“Escuche un cuento, que no es un simple cuento”, comienza Eusebio en su cuarto libro Historia de la Iglesia , “sino una narración sobre el apóstol San Juan, que ha sido transmitida y atesorada en la memoria”. ( III .23.6)
Estamos a finales del siglo I y el apóstol San Juan acaba de regresar del exilio en la isla de Patmos (donde recibió Apocalipsis ), y está viajando designando obispos. En una ciudad, da a los nuevos obispos un encargo especial de velar por la salud espiritual de un joven en particular: “Este se lo encomiendo con toda sinceridad en la presencia de la Iglesia y con Cristo como testigo“.
El obispo le enseñó la fe al joven y lo bautizó. Pero, desafortunadamente, poco después, el joven se encontró con la multitud equivocada. Primero se entregó a ellos en los placeres mundanos, y luego cayó en el robo y otros delitos.
Sin embargo, el joven todavía tenía conciencia y se dio cuenta de que lo que estaba haciendo estaba mal. Pero en lugar de arrepentirse y volverse a Cristo, se desesperó de la misericordia de Dios, pensando que sus crímenes estaban más allá del perdón y se sumergió más profundamente en su estilo de vida pecaminoso. Finalmente, “se convirtió en un audaz jefe de bandidos, el más violento, el más sangriento y el más cruel de todos”.
Pasó algún tiempo y el apóstol San Juan visitó la ciudad nuevamente. Y poco después de su llegada, preguntó por el joven. El obispo “gimiendo profundamente y al mismo tiempo rompiendo a llorar” le dijo a Juan lo que había sucedido.

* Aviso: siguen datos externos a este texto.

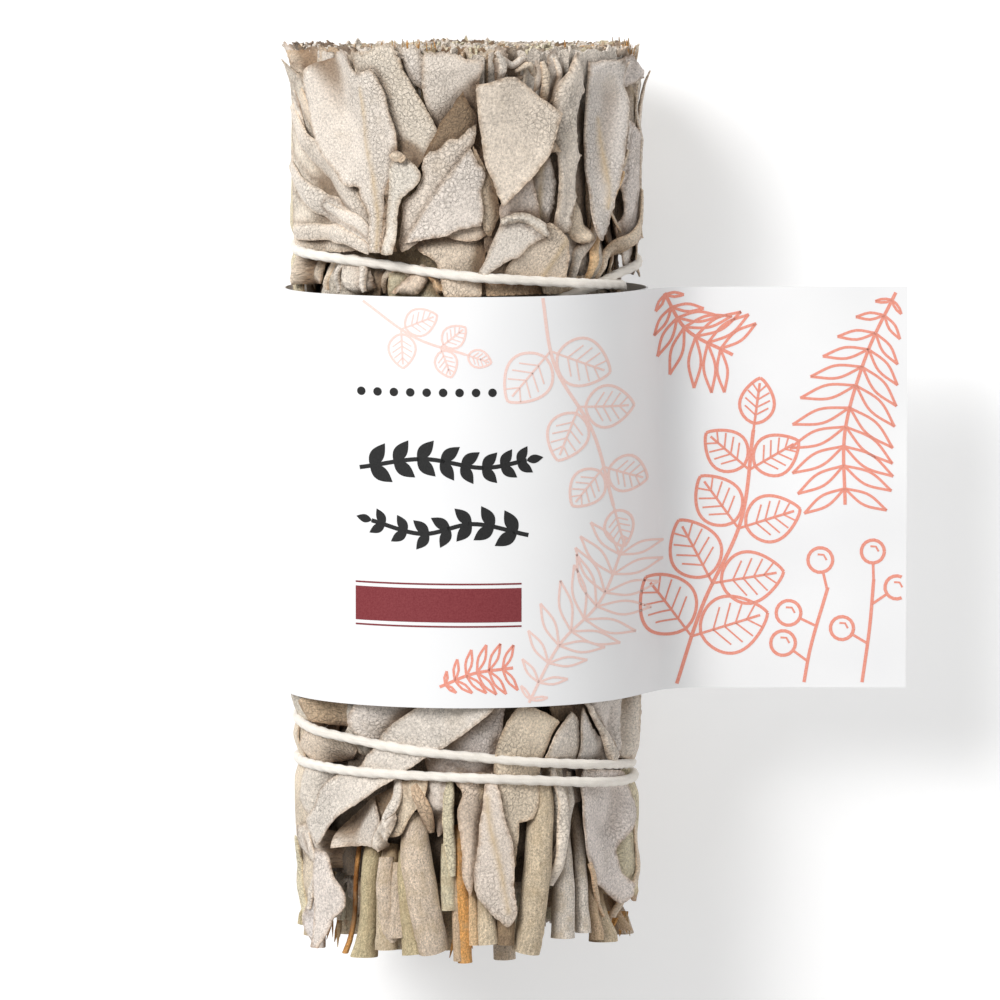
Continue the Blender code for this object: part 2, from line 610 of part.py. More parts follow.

Y así es como Eusebio describe la reacción de Juan: “El Apóstol se rasgó la ropa y, golpeándose la cabeza con gran lamento, dijo: ‘¡Una buena guardia que dejé para el alma de un hermano! Pero que me traigan un caballo y que alguien me muestre el camino. Se alejó de la iglesia tal como estaba, y al llegar al lugar, fue hecho prisionero por el puesto de los ladrones”.
Capturado, el apóstol San Juan no se resistió, sino que simplemente pidió que lo llevaran con su líder. El joven estaba armado esperando ver al nuevo prisionero, pero cuando vio que era Juan, “se dio la vuelta avergonzado para huir”.
“Juan, olvidándose de su edad, lo persiguió con todas sus fuerzas”, escribe Eusebio, “gritando: ‘¿Por qué, hijo mío, huyes de mí, tu propio padre, desarmado, anciano? Ten piedad de mí, hijo mío; no temáis; todavía tienes esperanza de vida. Daré cuenta a Cristo por ti. Si es necesario, soportaré de buena gana tu muerte como el Señor sufrió la muerte por nosotros. Por ti daré mi vida. Ponte de pie, cree; Cristo me ha enviado‘”.
Las palabras del apóstol San Juan penetraron el corazón endurecido del joven: “Cuando oyó, primero se detuvo y miró hacia abajo; luego tiró los brazos y luego tembló y lloró amargamente. Y cuando el anciano se acercó, lo abrazó, confesándose con lamentos como pudo, bautizándose por segunda vez con lágrimas, y ocultando solo su mano derecha. Juan, comprometiéndose a sí mismo y asegurándole bajo juramento que encontraría el perdón del Salvador, le suplicó, se arrodilló, besó su mano derecha como si ahora estuviera purificada por el arrepentimiento y lo condujo de regreso a la iglesia ”.
Pero Juan aún no había terminado con él.
“E intercediendo por él con copiosas oraciones”, explica Eusebio, “y luchando junto con él en continuo ayuno, y subyugando su mente con diversas expresiones, no se fue, como dicen, hasta que lo devolvió a la iglesia, proporcionando un gran ejemplo de verdadero arrepentimiento y una gran prueba de regeneración, un trofeo de una resurrección visible “.
¡Qué historia tan increíble! Que todos nos tomemos la salvación de las almas tan en serio como Juan, tanto la nuestra como la del prójimo.